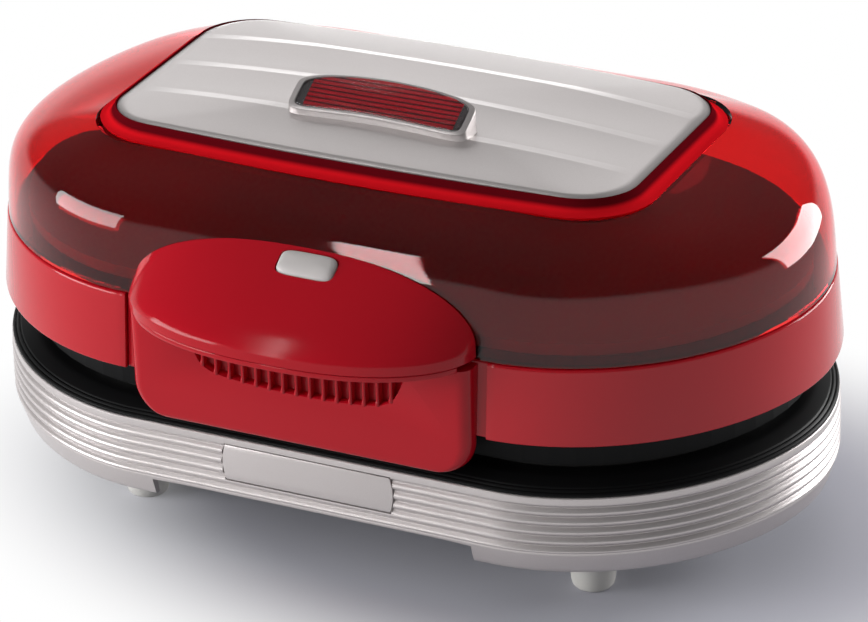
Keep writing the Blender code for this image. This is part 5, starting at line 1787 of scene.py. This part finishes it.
    def button(self) -> None:
        """Builds the button: pillowed top with a rounded shoulder, and its stem."""
        loops = [[(x, y, self.button_foot) for x, y in self.button_outline(0.0)]]
        for margin, lift in self.button_layers:
            outline = self.button_outline(margin)
            loops.append([(x, y, self.roof_height(y) + lift) for x, y in outline])
        middle = -(self.button_span[0] + self.button_span[1]) / 2
        peak = (self.button_x, middle, self.roof_height(middle) + self.button_crown)
        shape = carved(lofted(loops, peak=peak), block(*self.button_stem), Carve.JOIN)
        Piece(
            "grey_release_button", shape, GREY_ABS, ("release_button",), Carrier.BUTTON, sharp=50
        ).build()

    def spring(self) -> None:
        """Builds the coil under the button."""
        across, front = self.spring_place
        low, high = self.spring_span
        loops = []
        for share in spaced(1, self.turn_steps * self.spring_turns):
            turn = math.tau * self.spring_turns * share
            loop = []
            for way in spaced(math.tau, self.wire_sides)[:-1]:
                reach = self.spring_radius + self.spring_wire * math.cos(way)
                rise = mix(low, high, share) + self.spring_wire * math.sin(way)
                loop.append((across + reach * math.cos(turn), reach * math.sin(turn) - front, rise))
            loops.append(loop)
        Piece(
            "coiled_button_spring", lofted(loops), ZINC_STEEL, ("button_spring",),
            stretch=(Carrier.BUTTON, (across, -front, low), (across, -front, high)),
        ).build()

    def build(self) -> None:
        """Builds the handle's pieces."""
        self.body()
        self.panel()
        self.cap()
        self.button()
        self.spring()


def dress_frame(nodes: dict[str, bpy.types.Object]) -> None:
    """Gives every frame node that stays visible its finish.

    Args:
        nodes: the frame's nodes by name.
    """
    for name, node in nodes.items():
        for finish, starts in NODE_FINISHES.items():
            if name.startswith(starts):
                for slot in node.material_slots:
                    slot.material = material_of(finish)


def main() -> None:
    """Builds the sub-assemblies in order."""
    logging.basicConfig(level=logging.INFO, format="%(name)s %(message)s")
    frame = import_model()
    Studio().build()
    plan = BodyPlan()
    dome = Dome(plan)
    lid = LidBody(plan)
    dress_frame(frame["nodes"])
    for assembly in (BaseBody(plan), lid, dome, Handle(dome, lid)):
        log.info("building %s", type(assembly).__name__)
        assembly.build()


if __name__ == "__main__":
    main()
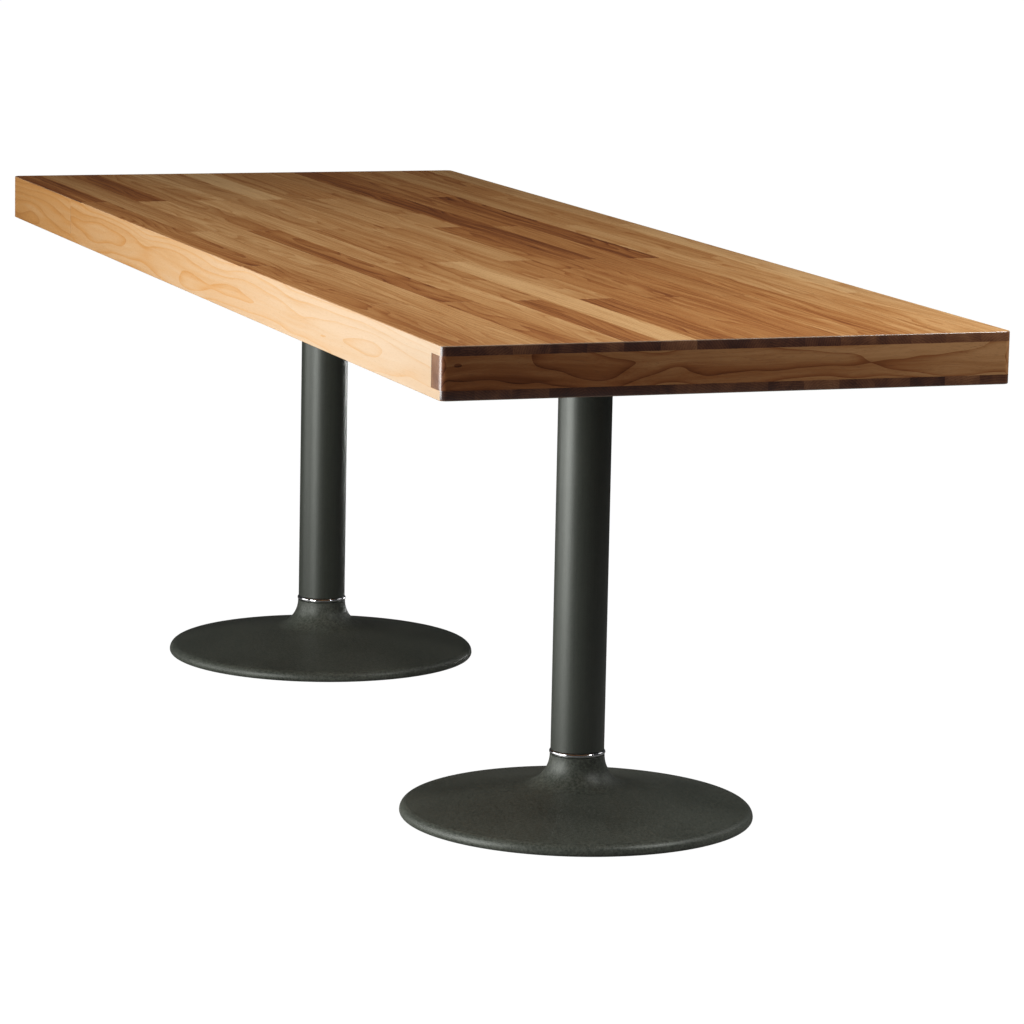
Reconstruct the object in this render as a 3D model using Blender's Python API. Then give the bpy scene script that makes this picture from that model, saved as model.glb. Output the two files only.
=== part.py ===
"""Butcher block table on two round pedestals.

The top is a sandwich: sixteen solid strips on the face, a core framed by side and end boards, and an
underside panel. Each pedestal is a hollow cast base, a polished ring, a tube column and a steel plate
under the top, all clamped together by one tie rod. Three levelling glides screw into each base.

Metres, +Z up. X runs along the top, Y across it. The origin is on the floor under the middle of the top.
"""

import math

import bmesh
import bpy
from mathutils import Matrix, Vector

GAP = 0.0003  # between pieces that touch
RUNNING_CLEARANCE = 0.0001  # on the radius, where a piece turns or slides in another

# Tabletop
TOP_LENGTH = 2.25
TOP_WIDTH = 0.79
TOP_HEIGHT = 0.75
FACE_THICKNESS = 0.013
CORE_THICKNESS = 0.044
UNDERSIDE_THICKNESS = 0.013
STRIP_COUNT = 16
EDGE_STRIP_WIDTH = 0.045  # the outermost strip on each side; the others share the rest
SIDE_BOARD_WIDTH = 0.038
END_BOARD_WIDTH = 0.038
SPLICE_FROM_END = 0.39  # where each side is spliced from a long and a short board
CORNER_RADIUS = 0.010
CORNER_STEPS = 4
ARRIS = 0.0015  # eased outer edge of the face and of the underside
ARRIS_STEPS = 2

# Pedestals
PEDESTAL_SPACING = 1.20  # between the two column axes
TURNED_STEPS = 48
FINE_STEPS = 16
COLUMN_RADIUS = 0.038
COLUMN_WALL = 0.003
RING_PROUD = 0.0018  # of the ring beyond the column
RING_HEIGHT = 0.0070
RING_STEPS = 4

# Base casting
BASE_RADIUS = 0.25
FLOOR_CLEARANCE = 0.0035
RIM_EDGE_RADIUS = 0.005  # of the lower edge, below the lip
LIP_RADIUS = 0.012
LIP_STEPS = 4
RIM_WIDTH = 0.014
BASE_WALL = 0.010
NECK_STEP = 0.0008  # of the casting's neck beyond the column
NECK_TOP = 0.0925
FLARE_RADIUS = 0.045
FLARE_STEPS = 7
SPIGOT_LENGTH = 0.030
NUT_BOSS_RADIUS = 0.022
NUT_BOSS_DEPTH = 0.0025

# Tie rod and its nut
ROD_RADIUS = 0.006
NUT_FLATS = 0.019
NUT_HEIGHT = 0.010
WASHER_RADIUS = 0.018
WASHER_THICKNESS = 0.0025
ROD_END = 0.003  # of rod showing below the nut

# Mounting plate and its screws
PLATE_SIZE = 0.36
PLATE_THICKNESS = 0.006
PLATE_CORNER_RADIUS = 0.020
PLATE_BOSS_RADIUS = 0.014
PLATE_BOSS_LENGTH = 0.014
SOCKET_WALL = 0.004
SCREW_INSET = 0.025
SCREW_RADIUS = 0.003
SCREW_LENGTH = 0.034
SCREW_HEAD_RADIUS = 0.0062
SCREW_HEAD_HEIGHT = 0.0035

# Levelling glides
GLIDE_COUNT = 3
GLIDE_INSET = 0.060  # from the base's rim to a glide's axis
GLIDE_FIRST_ANGLE = 30.0
PAD_RADIUS = 0.014
PAD_HEIGHT = 0.004
PAD_FLOOR = 0.0012
PAD_ARRIS = 0.0008
STEM_RADIUS = 0.004
STEM_FLATS = 0.013
STEM_COLLAR_HEIGHT = 0.0032
STEM_THREAD_LENGTH = 0.014
GLIDE_BOSS_RADIUS = 0.012
GLIDE_HOLE_SPARE = 0.001

# Levels and radii that follow from the sizes above
STRIP_PITCH = (TOP_WIDTH - 2 * EDGE_STRIP_WIDTH) / (STRIP_COUNT - 2)
FACE_BOTTOM = TOP_HEIGHT - FACE_THICKNESS
CORE_BOTTOM = FACE_BOTTOM - CORE_THICKNESS
TOP_BOTTOM = CORE_BOTTOM - UNDERSIDE_THICKNESS
PLATE_BOTTOM = TOP_BOTTOM - GAP - PLATE_THICKNESS
COLUMN_BORE = COLUMN_RADIUS - COLUMN_WALL
NECK_RADIUS = COLUMN_RADIUS + NECK_STEP
RING_RADIUS = COLUMN_RADIUS + RING_PROUD
GLIDE_CIRCLE_RADIUS = BASE_RADIUS - GLIDE_INSET
SPIGOT_RADIUS = COLUMN_BORE - GAP
ROD_HOLE_RADIUS = ROD_RADIUS + GAP
RING_BOTTOM = NECK_TOP + GAP
RING_TOP = RING_BOTTOM + RING_HEIGHT
COLUMN_BOTTOM = RING_TOP + GAP
COLUMN_TOP = PLATE_BOTTOM - GAP
COLLAR_BOTTOM = PAD_HEIGHT + GAP
COLLAR_TOP = COLLAR_BOTTOM + STEM_COLLAR_HEIGHT
GLIDE_BOSS_BOTTOM = COLLAR_TOP + GAP
STEM_TOP = COLLAR_TOP + STEM_THREAD_LENGTH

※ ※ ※

_Problem statement_
Every entry above needs to be quoted exactly.

_Task output_
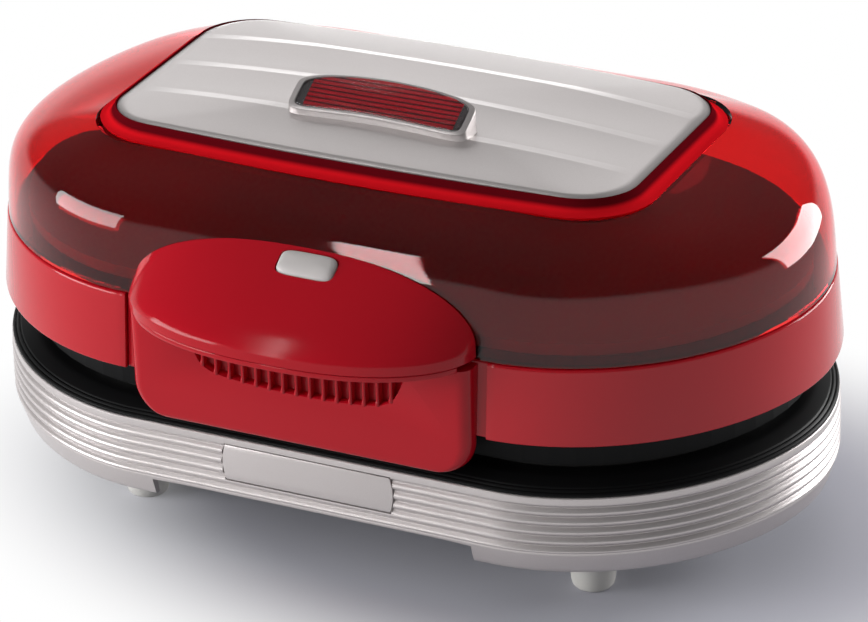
Keep writing the Blender code for this image. This is part 5, starting at line 1787 of scene.py. This part finishes it.
    def button(self) -> None:
        """Builds the button: pillowed top with a rounded shoulder, and its stem."""
        loops = [[(x, y, self.button_foot) for x, y in self.button_outline(0.0)]]
        for margin, lift in self.button_layers:
            outline = self.button_outline(margin)
            loops.append([(x, y, self.roof_height(y) + lift) for x, y in outline])
        middle = -(self.button_span[0] + self.button_span[1]) / 2
        peak = (self.button_x, middle, self.roof_height(middle) + self.button_crown)
        shape = carved(lofted(loops, peak=peak), block(*self.button_stem), Carve.JOIN)
        Piece(
            "grey_release_button", shape, GREY_ABS, ("release_button",), Carrier.BUTTON, sharp=50
        ).build()

    def spring(self) -> None:
        """Builds the coil under the button."""
        across, front = self.spring_place
        low, high = self.spring_span
        loops = []
        for share in spaced(1, self.turn_steps * self.spring_turns):
            turn = math.tau * self.spring_turns * share
            loop = []
            for way in spaced(math.tau, self.wire_sides)[:-1]:
                reach = self.spring_radius + self.spring_wire * math.cos(way)
                rise = mix(low, high, share) + self.spring_wire * math.sin(way)
                loop.append((across + reach * math.cos(turn), reach * math.sin(turn) - front, rise))
            loops.append(loop)
        Piece(
            "coiled_button_spring", lofted(loops), ZINC_STEEL, ("button_spring",),
            stretch=(Carrier.BUTTON, (across, -front, low), (across, -front, high)),
        ).build()

    def build(self) -> None:
        """Builds the handle's pieces."""
        self.body()
        self.panel()
        self.cap()
        self.button()
        self.spring()


def dress_frame(nodes: dict[str, bpy.types.Object]) -> None:
    """Gives every frame node that stays visible its finish.

    Args:
        nodes: the frame's nodes by name.
    """
    for name, node in nodes.items():
        for finish, starts in NODE_FINISHES.items():
            if name.startswith(starts):
                for slot in node.material_slots:
                    slot.material = material_of(finish)


def main() -> None:
    """Builds the sub-assemblies in order."""
    logging.basicConfig(level=logging.INFO, format="%(name)s %(message)s")
    frame = import_model()
    Studio().build()
    plan = BodyPlan()
    dome = Dome(plan)
    lid = LidBody(plan)
    dress_frame(frame["nodes"])
    for assembly in (BaseBody(plan), lid, dome, Handle(dome, lid)):
        log.info("building %s", type(assembly).__name__)
        assembly.build()


if __name__ == "__main__":
    main()
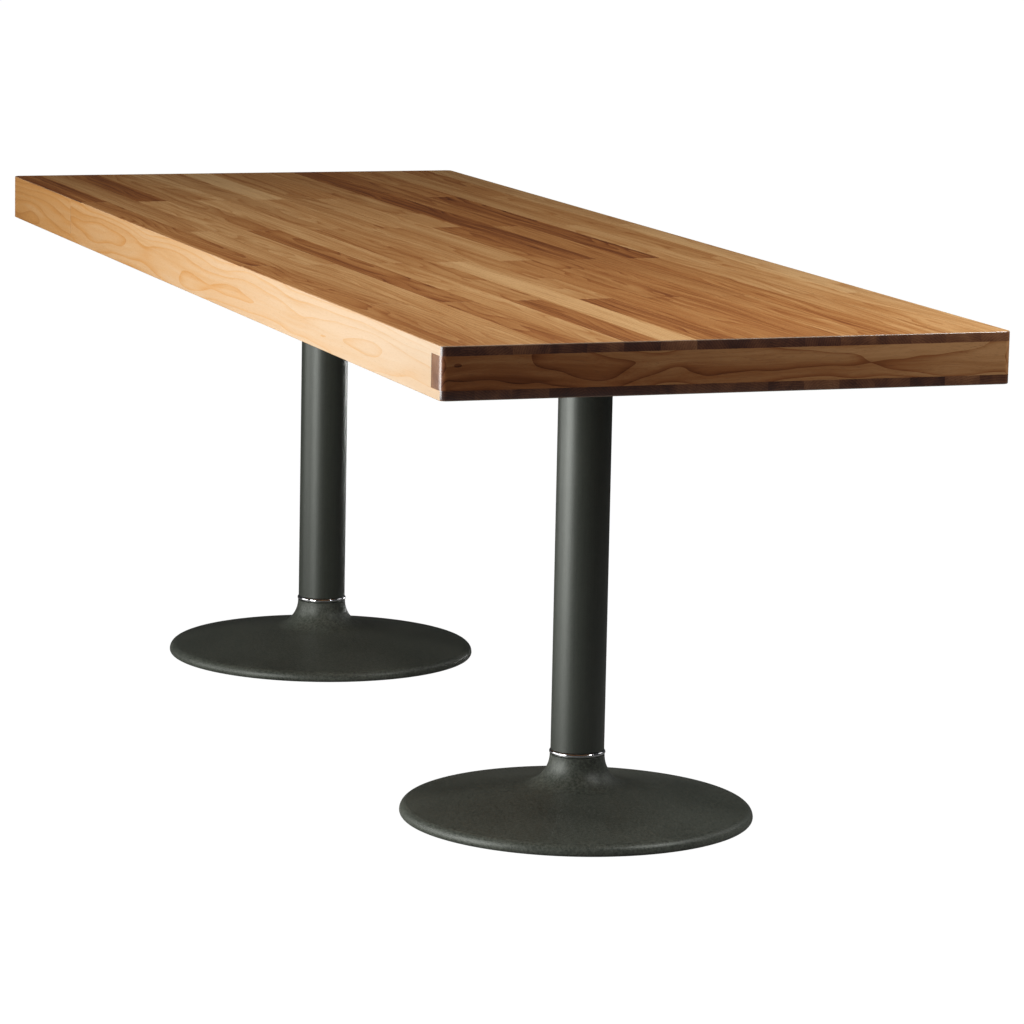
Reconstruct the object in this render as a 3D model using Blender's Python API. Then give the bpy scene script that makes this picture from that model, saved as model.glb. Output the two files only.
=== part.py ===
"""Butcher block table on two round pedestals.

The top is a sandwich: sixteen solid strips on the face, a core framed by side and end boards, and an
underside panel. Each pedestal is a hollow cast base, a polished ring, a tube column and a steel plate
under the top, all clamped together by one tie rod. Three levelling glides screw into each base.

Metres, +Z up. X runs along the top, Y across it. The origin is on the floor under the middle of the top.
"""

import math

import bmesh
import bpy
from mathutils import Matrix, Vector

GAP = 0.0003  # between pieces that touch
RUNNING_CLEARANCE = 0.0001  # on the radius, where a piece turns or slides in another

# Tabletop
TOP_LENGTH = 2.25
TOP_WIDTH = 0.79
TOP_HEIGHT = 0.75
FACE_THICKNESS = 0.013
CORE_THICKNESS = 0.044
UNDERSIDE_THICKNESS = 0.013
STRIP_COUNT = 16
EDGE_STRIP_WIDTH = 0.045  # the outermost strip on each side; the others share the rest
SIDE_BOARD_WIDTH = 0.038
END_BOARD_WIDTH = 0.038
SPLICE_FROM_END = 0.39  # where each side is spliced from a long and a short board
CORNER_RADIUS = 0.010
CORNER_STEPS = 4
ARRIS = 0.0015  # eased outer edge of the face and of the underside
ARRIS_STEPS = 2

# Pedestals
PEDESTAL_SPACING = 1.20  # between the two column axes
TURNED_STEPS = 48
FINE_STEPS = 16
COLUMN_RADIUS = 0.038
COLUMN_WALL = 0.003
RING_PROUD = 0.0018  # of the ring beyond the column
RING_HEIGHT = 0.0070
RING_STEPS = 4

# Base casting
BASE_RADIUS = 0.25
FLOOR_CLEARANCE = 0.0035
RIM_EDGE_RADIUS = 0.005  # of the lower edge, below the lip
LIP_RADIUS = 0.012
LIP_STEPS = 4
RIM_WIDTH = 0.014
BASE_WALL = 0.010
NECK_STEP = 0.0008  # of the casting's neck beyond the column
NECK_TOP = 0.0925
FLARE_RADIUS = 0.045
FLARE_STEPS = 7
SPIGOT_LENGTH = 0.030
NUT_BOSS_RADIUS = 0.022
NUT_BOSS_DEPTH = 0.0025

# Tie rod and its nut
ROD_RADIUS = 0.006
NUT_FLATS = 0.019
NUT_HEIGHT = 0.010
WASHER_RADIUS = 0.018
WASHER_THICKNESS = 0.0025
ROD_END = 0.003  # of rod showing below the nut

# Mounting plate and its screws
PLATE_SIZE = 0.36
PLATE_THICKNESS = 0.006
PLATE_CORNER_RADIUS = 0.020
PLATE_BOSS_RADIUS = 0.014
PLATE_BOSS_LENGTH = 0.014
SOCKET_WALL = 0.004
SCREW_INSET = 0.025
SCREW_RADIUS = 0.003
SCREW_LENGTH = 0.034
SCREW_HEAD_RADIUS = 0.0062
SCREW_HEAD_HEIGHT = 0.0035

# Levelling glides
GLIDE_COUNT = 3
GLIDE_INSET = 0.060  # from the base's rim to a glide's axis
GLIDE_FIRST_ANGLE = 30.0
PAD_RADIUS = 0.014
PAD_HEIGHT = 0.004
PAD_FLOOR = 0.0012
PAD_ARRIS = 0.0008
STEM_RADIUS = 0.004
STEM_FLATS = 0.013
STEM_COLLAR_HEIGHT = 0.0032
STEM_THREAD_LENGTH = 0.014
GLIDE_BOSS_RADIUS = 0.012
GLIDE_HOLE_SPARE = 0.001

# Levels and radii that follow from the sizes above
STRIP_PITCH = (TOP_WIDTH - 2 * EDGE_STRIP_WIDTH) / (STRIP_COUNT - 2)
FACE_BOTTOM = TOP_HEIGHT - FACE_THICKNESS
CORE_BOTTOM = FACE_BOTTOM - CORE_THICKNESS
TOP_BOTTOM = CORE_BOTTOM - UNDERSIDE_THICKNESS
PLATE_BOTTOM = TOP_BOTTOM - GAP - PLATE_THICKNESS
COLUMN_BORE = COLUMN_RADIUS - COLUMN_WALL
NECK_RADIUS = COLUMN_RADIUS + NECK_STEP
RING_RADIUS = COLUMN_RADIUS + RING_PROUD
GLIDE_CIRCLE_RADIUS = BASE_RADIUS - GLIDE_INSET
SPIGOT_RADIUS = COLUMN_BORE - GAP
ROD_HOLE_RADIUS = ROD_RADIUS + GAP
RING_BOTTOM = NECK_TOP + GAP
RING_TOP = RING_BOTTOM + RING_HEIGHT
COLUMN_BOTTOM = RING_TOP + GAP
COLUMN_TOP = PLATE_BOTTOM - GAP
COLLAR_BOTTOM = PAD_HEIGHT + GAP
COLLAR_TOP = COLLAR_BOTTOM + STEM_COLLAR_HEIGHT
GLIDE_BOSS_BOTTOM = COLLAR_TOP + GAP
STEM_TOP = COLLAR_TOP + STEM_THREAD_LENGTH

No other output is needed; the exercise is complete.